Count of errors due to version conflicts in documents during processing.

dynamodb-pipeline.opensearch.PipelineLatency.avg

Average latency of OpenSearch Ingestion pipeline to process the data by reading from the source to writint to the destination.
dynamodb-pipeline.opensearch.PipelineLatency.max Maximum latency of OpenSearch Ingestion pipeline to process the data by reading from the source to writing the destination.
dynamodb-pipeline.opensearch.recordsIn.count Count of records successfully ingested into OpenSearch. This metric is essential for tracking the volume of data being processed and stored.
dynamodb-pipeline.opensearch.s3.dlqS3RecordsFailed.count Number of records that failed to write to DLQ.
dynamodb-pipeline.opensearch.s3.dlqS3RecordsSuccess.count Number of records that are written to DLQ.
dynamodb-pipeline.opensearch.s3.dlqS3RequestLatency.count Count of latency measurements for requests to the Amazon S3 dead-letter queue.
dynamodb-pipeline.opensearch.s3.dlqS3RequestLatency.sum Total latency for all requests to the Amazon S3 dead-letter queue
dynamodb-pipeline.opensearch.s3.dlqS3RequestSizeBytes.sum Total size in bytes of all requests made to the Amazon S3 dead-letter queue.
dynamodb-pipeline.recordsProcessed.count Total number of records processed in the pipeline, a key metric for overal throughput.
dynamodb.changeEventsProcessed.count No records are being gathered from DynamoDB streams. This could be due to no activitiy on the table, an export being in progress, or an issue accessing the DynamoDB streams.
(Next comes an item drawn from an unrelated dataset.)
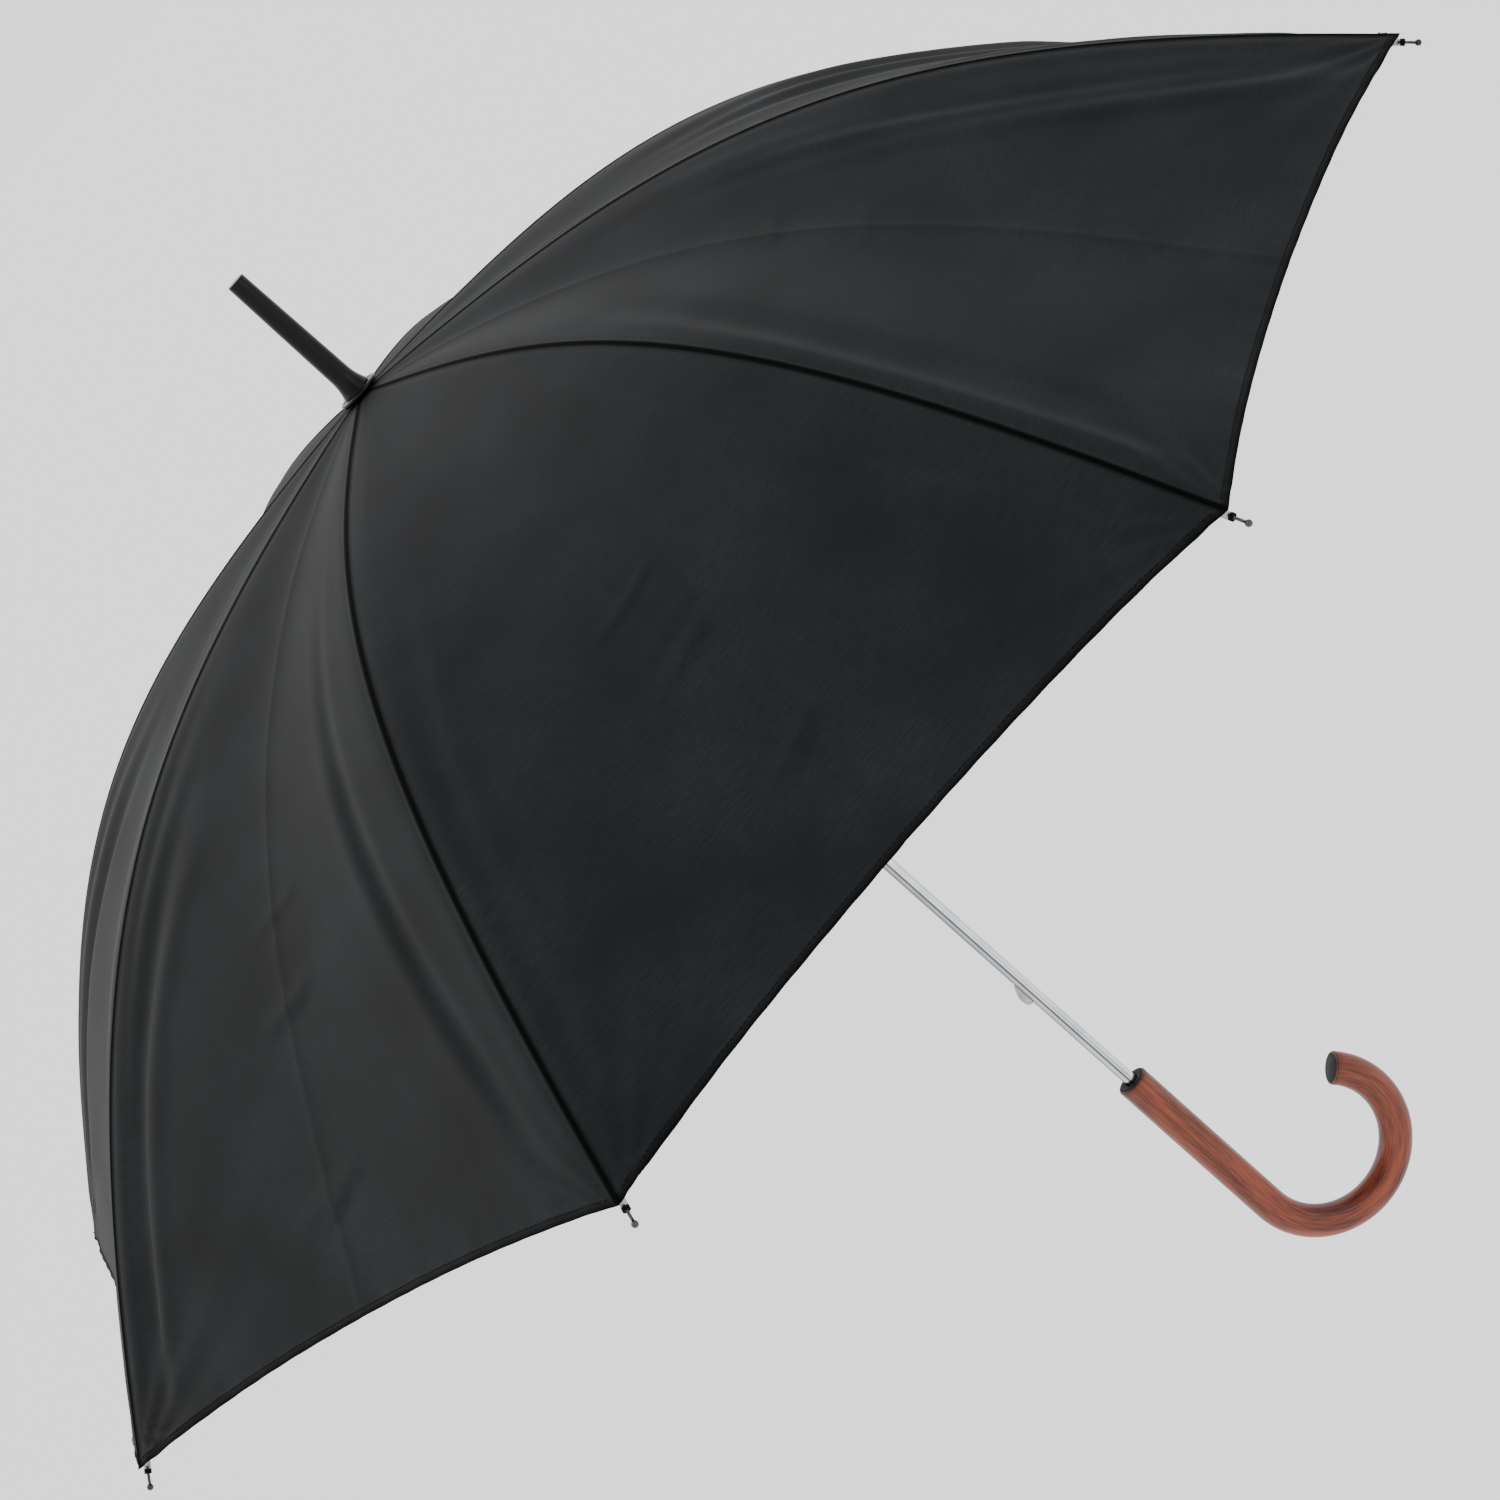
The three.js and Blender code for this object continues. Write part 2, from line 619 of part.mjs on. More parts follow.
// A rib tip along +Z, from its shank inside the rib's channel to its ball.
function tip() {
  const collarEnd = GAP + TIP_COLLAR.length;
  const pinEnd = collarEnd + TIP_PIN.length;
  const ball = [];
  const start = Math.asin(TIP_PIN.radius / TIP_BALL_RADIUS);
  const middle = pinEnd + TIP_BALL_RADIUS * Math.cos(start);
  const steps = 3;
  for (let i = 0; i < steps; i += 1) {
    const angle = THREE.MathUtils.lerp(start, HALF_TURN, i / steps);
    ball.push([TIP_BALL_RADIUS * Math.sin(angle), middle - TIP_BALL_RADIUS * Math.cos(angle)]);
  }
  const outline = [
    [0, -TIP_SHANK.length],
    [TIP_SHANK.radius, -TIP_SHANK.length],
    [TIP_SHANK.radius, GAP],
    [TIP_COLLAR.radius, GAP],
    [TIP_COLLAR.radius, 0.7 * collarEnd],
    [TIP_PIN.radius, collarEnd],
    ...ball,
    [0, middle + TIP_BALL_RADIUS],
  ];
  return turned(outline, 8);
}

// The tie band lies on the outside of one cover piece, along its rib.
function tieBand() {
  const rows = 8;
  return sheet(rows, 2, (i, j, depth) => {
    const t = THREE.MathUtils.lerp(BAND.from, BAND.to, i / rows);
    const w = BAND.side + ((j - 1) * BAND.width) / 2 / halfChord(t);
    return coverPoint(t, w, 2 * GAP + (1 - depth) * BAND.thickness);
  });
}

// The press stud stands on the band near its free end, square to the cloth.
function tieStud() {
  const outline = [
    [0, 0],
    [STUD.radius, 0],
    [STUD.radius, 0.5 * STUD.height],
    [0.7 * STUD.radius, STUD.height],
    [0, STUD.height],
  ];
  const t = BAND.to - share(BAND.to, BAND.width / 2);
  const nudge = 0.02;
  const at = (dt, dw) => new THREE.Vector3(...coverPoint(t + dt, BAND.side + dw, 0));
  const down = at(nudge, 0).sub(at(-nudge, 0));
  const across = at(0, nudge).sub(at(0, -nudge));
  const normal = down.cross(across).normalize();
  const foot = at(0, 0).addScaledVector(normal, 4 * GAP + BAND.thickness);
  const stud = turned(outline, 16);
  stud.applyQuaternion(new THREE.Quaternion().setFromUnitVectors(new THREE.Vector3(0, 0, 1), normal));
  return stud.translate(foot.x, foot.y, foot.z);
}

const tipPlace = underCover(1, ribDepth + RIB.height / 2);
const tipDirection = coverLine.getTangent(1);

for (let i = 0; i < PANELS; i += 1) {
  const arm = new THREE.Group();
  const number = i + 1;
  arm.rotation.z = (i + 0.5) * PANEL_ANGLE;
  umbrella.add(arm);
  add(arm, `rib_inner_${number}`, ribInner(), nickelledSteel());
  add(arm, `rib_outer_${number}`, ribOuter(), nickelledSteel());
  const strut = add(arm, `stretcher_${number}`, stretcher(), nickelledSteel());
  strut.position.set(PIN_CIRCLE, 0, runnerHeight);
  strut.rotation.y = -openAngle;
  const end = add(arm, `rib_tip_${number}`, tip(), nickelledSteel());
  end.position.set(tipPlace.x, 0, tipPlace.y);
  end.rotation.y = Math.atan2(tipDirection.x, tipDirection.y);
  add(arm, `cover_upper_${number}`, coverPiece(7, hubEdge, seamEdge), cloth());
  add(arm, `cover_lower_${number}`, coverPiece(10, seamEdgeBelow, hemEdge), cloth());
  if (number === BAND.rib) {
    add(arm, "tie_band", tieBand(), cloth());
    add(arm, "tie_stud", tieStud(), blackPlastic());
  }
}

// The origin goes half-way up the grip.
const assembled = new THREE.Group();
umbrella.position.z = GRIP_LENGTH / 2 - handleTop;
assembled.add(umbrella);

export default assembled;
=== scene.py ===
"""The looks of an open stick umbrella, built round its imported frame.

The shaft stands on +Z, towards the ferrule, and the crook bends towards +X. Rib number k stands at
(k - 1/2) eighths of a turn round the shaft. Everything is in metres.
"""

import json
import logging
import math
from collections.abc import Iterable, Sequence
from dataclasses import dataclass
from enum import Enum

import bmesh
import bpy
import numpy as np
from mathutils import Matrix, Vector


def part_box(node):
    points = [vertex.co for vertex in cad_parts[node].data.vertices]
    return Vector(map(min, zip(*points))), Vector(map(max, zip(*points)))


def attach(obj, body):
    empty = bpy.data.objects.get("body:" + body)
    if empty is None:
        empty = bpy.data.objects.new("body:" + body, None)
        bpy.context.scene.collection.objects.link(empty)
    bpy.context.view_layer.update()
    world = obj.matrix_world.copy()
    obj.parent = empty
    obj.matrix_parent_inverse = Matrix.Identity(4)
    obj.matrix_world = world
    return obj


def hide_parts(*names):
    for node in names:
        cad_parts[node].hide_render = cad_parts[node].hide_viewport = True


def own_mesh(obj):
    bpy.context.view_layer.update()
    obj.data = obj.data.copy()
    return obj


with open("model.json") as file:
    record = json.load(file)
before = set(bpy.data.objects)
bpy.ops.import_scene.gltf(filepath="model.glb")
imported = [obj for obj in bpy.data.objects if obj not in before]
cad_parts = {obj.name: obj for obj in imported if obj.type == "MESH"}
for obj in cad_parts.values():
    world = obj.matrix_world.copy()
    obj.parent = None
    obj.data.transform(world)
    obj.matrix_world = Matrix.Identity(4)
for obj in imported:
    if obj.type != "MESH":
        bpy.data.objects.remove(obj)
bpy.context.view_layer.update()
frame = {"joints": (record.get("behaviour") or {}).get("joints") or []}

log = logging.getLogger("umbrella")

MM = 0.001
PANELS = 8
PANEL_ANGLE = math.tau / PANELS


class CoverPart(Enum):
    """The two lengths of a cover piece, each on its own length of rib."""

    UPPER = "upper"
    LOWER = "lower"


# ---- Sizes and places ------------------------------------------------------------------------------


@dataclass(frozen=True)
class Joint:
    """A joint of the frame: where it turns and about which axis."""

    name: str
    place: Vector
    axis: Vector


def joint(name: str) -> Joint:
    """Looks a joint up in the frame.

    Args:
        name: The joint's name.

    Returns:
        The joint with its place and axis at rest.
    """
    found = next(j for j in frame["joints"] if j["name"] == name)
    return Joint(name, Vector(found["pos_m"]), Vector(found["axis"]))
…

dynamodb.exportJobFailure.count

The attempt to trigger an export to S3 failed.

line.opensearch.bulkRequestInvalidInputErrors.count

Count of bulk request errors in OpenSearch due to invalid input, crucial for monitoring data quality and operational issues.
opensearch.EndToEndLatency.avg The end to end latnecy is higher than desired for reading from DynamoDB streams. This could be due to an underscaled OpenSearch cluster or a maximum pipeline OCU capacity that is too low for the WCU throughput on the DynamoDB table. This end to end latency will be high after an export and should decrease over time as it catches up to the latest DynamoDB streams.